The recent crash of Twitter, Facebook and other Internet networking sites may have been just an inconvenience for some, but it highlights the need for stronger cybersecurity measures.

Dispersing authority for this work is not the solution. Rather, it should be made a priority within the Department of Homeland Security with a timetable for security improvements.

Attempted attacks happen every day, Sen. Susan Collins, the ranking Republican on the Senate Homeland Security and Governmental Affairs Committee, said recently. The briefings the committee gets are “alarming.”

It should be alarming that an apparent feud over the origins of last summer’s fighting between Russia and the Republic of Georgia could shut down numerous Internet sites for hours earlier this month. The cyberattack sought to shut down the blog of a professor in Georgia, who says his blog is meant as a place for refugees from the fighting to share their recollections.

The attackers, believed to be Russian, sent out millions of spam e-mails under the professor’s online name, making it look like they came from him. The huge volume of e-mail shut down the Twitter and LiveJournal sites and disrupted service for Facebook and YouTube.

It took Twitter, the popular Web site where people exchange short messages, more than 24 hours to recover.

If a dispute over who began the fighting in Georgia can cause this many problems, a cyberattack meant to shut down water systems or disrupt military communications could be devastating. So it is troubling that the issue has not gotten the attention it deserves.

Earlier this month, Melissa Hathaway, the White House’s cyberdirector, resigned, leaving a gaping hole in the administration’s computer security team. The White House has yet to appoint a “cyberczar,” a person within the administration responsible for computer security.

With Ms. Hathaway’s departure, the administration has an opportunity to rethink the czar plan.

One reason for the delay is that there is a disagreement over whom the czar would report to, with both the national security adviser and national economic council adviser wanting that authority.

Such infighting is unnecessary as may be the entire czar concept. Rather than creating a system parallel to, but separate from, the government’s various departments, the administration should work with the departments to ensure that work like cybersecurity standards and financial market regulations is done quickly. Another layer of duplication slows this work while dispersing authority to the executive branch.
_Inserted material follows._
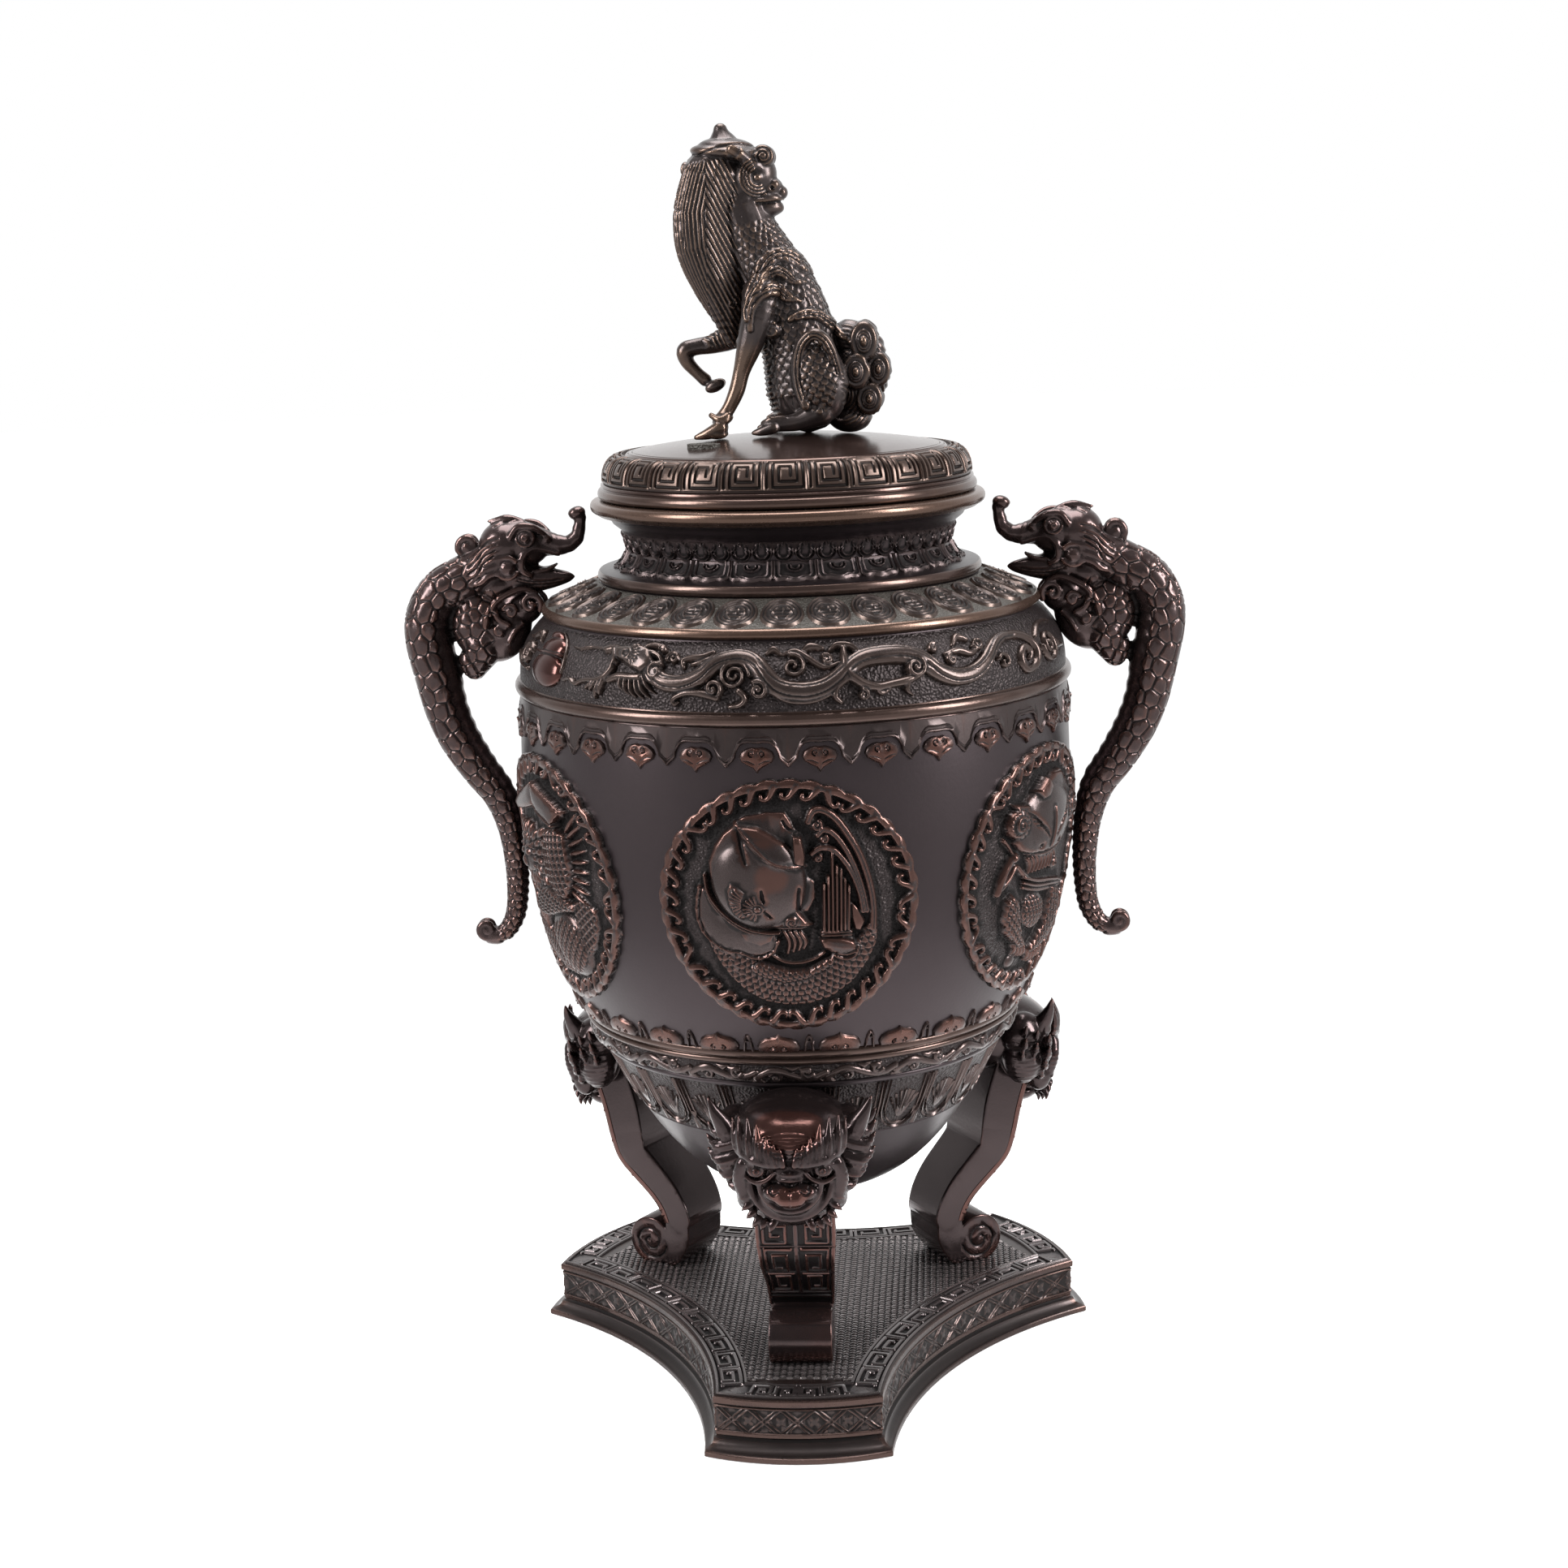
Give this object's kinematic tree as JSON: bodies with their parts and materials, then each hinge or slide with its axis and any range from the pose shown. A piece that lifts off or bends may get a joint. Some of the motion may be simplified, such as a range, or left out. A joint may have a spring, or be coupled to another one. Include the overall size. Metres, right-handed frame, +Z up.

Worse, as Sen. Collins notes, the proliferation of czars undercuts Congress’ oversight authority since it is unusual for it to compel members of the White House staff to testify. This would leave Congress unable to review the czars’ budgets and authority at the same time government departments are doing the same work.

She plans to introduce legislation to clarify the Department of Homeland Security’s role in dealing with cyberattacks.